Print the lines of the data, starting with the first, up to and including the line where "return CORNER + Vector((x, y, z)) / 1000" appears.
- - - - -
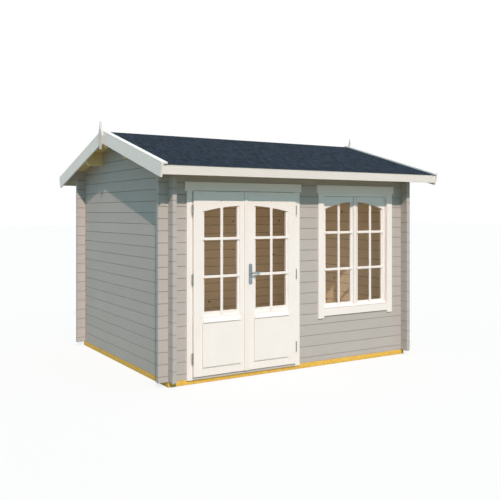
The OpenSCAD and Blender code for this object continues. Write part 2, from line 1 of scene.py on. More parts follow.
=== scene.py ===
import math
import bpy
from mathutils import Matrix, Vector


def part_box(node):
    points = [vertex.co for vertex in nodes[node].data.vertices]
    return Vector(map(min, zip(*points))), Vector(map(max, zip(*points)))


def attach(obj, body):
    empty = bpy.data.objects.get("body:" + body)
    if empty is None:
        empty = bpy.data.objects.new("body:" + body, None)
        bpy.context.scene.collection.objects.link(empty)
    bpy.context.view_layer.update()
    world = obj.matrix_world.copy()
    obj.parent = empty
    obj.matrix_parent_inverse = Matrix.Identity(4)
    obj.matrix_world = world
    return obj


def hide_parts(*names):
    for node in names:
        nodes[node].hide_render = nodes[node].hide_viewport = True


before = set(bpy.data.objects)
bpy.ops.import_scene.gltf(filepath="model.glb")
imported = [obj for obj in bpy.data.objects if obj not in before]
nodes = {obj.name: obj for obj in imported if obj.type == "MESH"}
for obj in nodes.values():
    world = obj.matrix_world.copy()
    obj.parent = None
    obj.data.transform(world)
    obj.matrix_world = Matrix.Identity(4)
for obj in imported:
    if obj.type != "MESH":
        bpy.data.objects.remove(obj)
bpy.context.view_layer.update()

# Sizes in millimetres are counted from the outer faces of the left and front walls and from the
# top of the bearers, as the joiner's drawing has them.
base_lo, base_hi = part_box("bearers")
CORNER = Vector((base_lo[0], base_lo[1], base_hi[2]))
CABIN_W = (base_hi[0] - base_lo[0]) * 1000
CABIN_D = (base_hi[1] - base_lo[1]) * 1000
PITCH = math.radians(15.65)
SOFFIT_RIDGE = 2445.4     # Underside of the roof boards at the ridge line.
LOG_H = 114.0
HALF_LOG = LOG_H / 2
LOG_T = 44.0


def at(x, y, z):
    """A point in metres, from its millimetres."""
    return CORNER + Vector((x, y, z)) / 1000


def mm_box(node_name):
    """The lowest and highest corners of a node, in millimetres."""
    lo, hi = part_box(node_name)
    return (Vector(lo) - CORNER) * 1000, (Vector(hi) - CORNER) * 1000


# ---------------------------------------------------------------- finishes

def new_finish(name):
    """A new finish, with its tree and its main shader."""
    finish = bpy.data.materials.new(name)
    finish.use_nodes = True
    tree = finish.node_tree
    shader = tree.nodes["Principled BSDF"]
    return finish, tree, shader


def node(tree, kind, **settings):
    """A shader node of one kind, added to a finish."""
    made = tree.nodes.new("ShaderNode" + kind)
    for key, value in settings.items():
        setattr(made, key, value)
    return made


def put(socket, value):
    """Sets a socket to a number or colour, or links it to another socket."""
    if hasattr(value, "is_output"):
        socket.id_data.links.new(value, socket)
    else:
        socket.default_value = value


def sums(tree, operation, *values):
    """One step of arithmetic."""
    made = node(tree, "Math", operation=operation)
    for slot, value in zip(made.inputs, values):
        put(slot, value)
    return made.outputs[0]


def times(tree, value, factor):
    return sums(tree, "MULTIPLY", value, factor)


def blend(tree, share, first, second):
    """The first colour with a share of the second laid over it."""
    made = node(tree, "Mix", data_type="RGBA", blend_type="MIX")
    put(made.inputs[0], share)
    put(made.inputs[6], first)
    put(made.inputs[7], second)
    return made.outputs[2]


def spread(tree, value, low, high, to_low=0.0, to_high=1.0):
    """Stretches the values between low and high over another range, and holds the rest at its ends."""
    made = node(tree, "MapRange")
    made.clamp = True
    for slot, number in zip(made.inputs[:5], (value, low, high, to_low, to_high)):
        put(slot, number)
    return made.outputs[0]


def cloud(tree, place, scale, detail=3.0, rough=0.55):
    """Soft uneven patches, 0 to 1."""
    made = node(tree, "TexNoise")
    put(made.inputs["Vector"], place)
    put(made.inputs["Scale"], scale)
    put(made.inputs["Detail"], detail)
    put(made.inputs["Roughness"], rough)
    return made.outputs["Fac"]


def cells(tree, place, scale):
    """Small cells, as grit lies, with their colours and the distance to the middle of each."""
    made = node(tree, "TexVoronoi", feature="F1")
    put(made.inputs["Vector"], place)
    put(made.inputs["Scale"], scale)
    return made.outputs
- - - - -
*Full answer*.
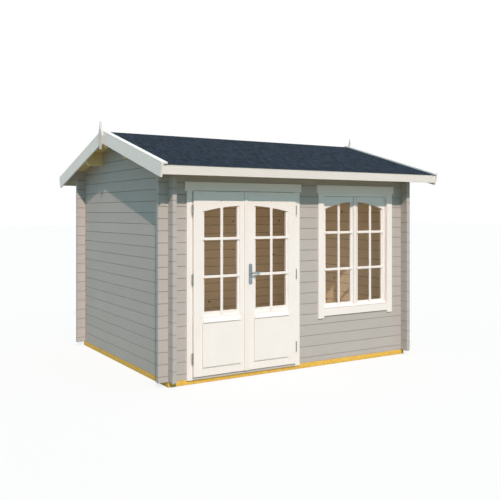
The OpenSCAD and Blender code for this object continues. Write part 2, from line 1 of scene.py on. More parts follow.
=== scene.py ===
import math
import bpy
from mathutils import Matrix, Vector


def part_box(node):
    points = [vertex.co for vertex in nodes[node].data.vertices]
    return Vector(map(min, zip(*points))), Vector(map(max, zip(*points)))


def attach(obj, body):
    empty = bpy.data.objects.get("body:" + body)
    if empty is None:
        empty = bpy.data.objects.new("body:" + body, None)
        bpy.context.scene.collection.objects.link(empty)
    bpy.context.view_layer.update()
    world = obj.matrix_world.copy()
    obj.parent = empty
    obj.matrix_parent_inverse = Matrix.Identity(4)
    obj.matrix_world = world
    return obj


def hide_parts(*names):
    for node in names:
        nodes[node].hide_render = nodes[node].hide_viewport = True


before = set(bpy.data.objects)
bpy.ops.import_scene.gltf(filepath="model.glb")
imported = [obj for obj in bpy.data.objects if obj not in before]
nodes = {obj.name: obj for obj in imported if obj.type == "MESH"}
for obj in nodes.values():
    world = obj.matrix_world.copy()
    obj.parent = None
    obj.data.transform(world)
    obj.matrix_world = Matrix.Identity(4)
for obj in imported:
    if obj.type != "MESH":
        bpy.data.objects.remove(obj)
bpy.context.view_layer.update()

# Sizes in millimetres are counted from the outer faces of the left and front walls and from the
# top of the bearers, as the joiner's drawing has them.
base_lo, base_hi = part_box("bearers")
CORNER = Vector((base_lo[0], base_lo[1], base_hi[2]))
CABIN_W = (base_hi[0] - base_lo[0]) * 1000
CABIN_D = (base_hi[1] - base_lo[1]) * 1000
PITCH = math.radians(15.65)
SOFFIT_RIDGE = 2445.4     # Underside of the roof boards at the ridge line.
LOG_H = 114.0
HALF_LOG = LOG_H / 2
LOG_T = 44.0


def at(x, y, z):
    """A point in metres, from its millimetres."""
    return CORNER + Vector((x, y, z)) / 1000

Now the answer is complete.